When entering into a machinery and equipment rental agreement with a foreign business partner, a Polish taxpayer should remember that it may be connected with the need to collect and pay the withholding tax in Poland.

Of key significance in such case is a notion of industrial equipment, which has not been defined in the OECD Model Tax Convention on Income and on Capital. The lack of such definition results from the fact that in most countries income from rental of industrial equipment is treated as business profits and, consequently, in principle is taxed in the country of residence of the business. However, a different solution is applicable to Poland, which is among the countries that have reserved the right to include under the definition of “royalties” also income generated from the rental of industrial, commercial and scientific equipment as well as containers.

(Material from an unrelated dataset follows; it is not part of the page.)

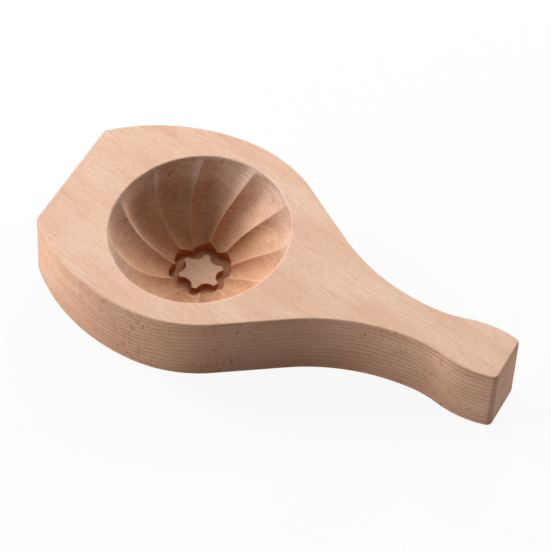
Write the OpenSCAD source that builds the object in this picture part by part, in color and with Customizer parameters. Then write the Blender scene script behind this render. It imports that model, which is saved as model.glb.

In spite of the fact that the agreements on the avoidance of double taxation concluded by Poland extend the catalogue of royalties to include also industrial equipment, such equipment has not been defined in legal regulations, which brings about a lot of doubts for taxpayers in terms of interpretation. Hence, glossary definitions have to be used, which is done both by tax authorities and courts, however, sometimes they reach conclusions to the contrary. What is important for taxpayers, tax authorities and sometimes even courts interpret the notion of industrial equipment very broadly, including under that category not only vehicles and trailers, telescopic forklifts but even crawler excavators (although the Supreme Administrative Court denied such a position in its judgment of 5 March 2014, case ref. no. II FSK 820/12), so also facilities that would not be treated as industrial equipment from the point of the Classification of Property, Plant and Equipment. An attempt to define industrial equipment has been recently made by the Regional Administrative Court in Bydgoszcz (judgment of 19 January 2016, case ref. no. I SA/Bs 985/15), which made use of a glossary definition and found that „in a certain simplification (..) it may be said that “industrial equipment” will be such equipment that is intended to be used or applied in the industry, regardless of the manner of its actual use by the entity taking the equipment on rent.” At the same time, in the court’s assessment „the manner in which the industrial equipment is used by the user (e.g. in the construction industry) does not affect other assessment and qualification thereof, because the use of such equipment for other purposes does not deprive it of its essential features decisive for its classification in the group of industrial equipment”. Similar conclusions were reached by the Supreme Administrative Court in its judgment of 25 March 2015 (case ref. no. II FSK 337/13), where the Court found that “because of its characteristic features, each piece of equipment should be analysed on its own from the point of its possible use in the industry, not the circumstances under which it is used in a given branch of economy.”

Unfortunately, the lack of legal definition of industrial equipment and inconsistent positions of tax authorities and administrative courts in this regard may render difficult correct settlements of the withholding tax. In the case of more “troublesome” equipment, for which no resolutions given by tax authorities and administrative courts in similar cases are available, it may seem reasonable to apply for an individual binding ruling in order to confirm the taxpayer’s position. Where a given piece of equipment is treated as industrial equipment, it means that, pursuant to Article 26.1 of the CIT Act, the entity paying royalties for the use or the right to use industrial equipment, including a vehicle, commercial or scientific equipment, is required as the payer to collect on the payment date the lump sum income tax of 20% on such payments. At the same time, if a certificate of residence of the business partner is available, in accordance with a relevant agreement on the avoidance of double taxation, a rate of tax laid down in such agreement may be applied or the tax may not be collected  at all.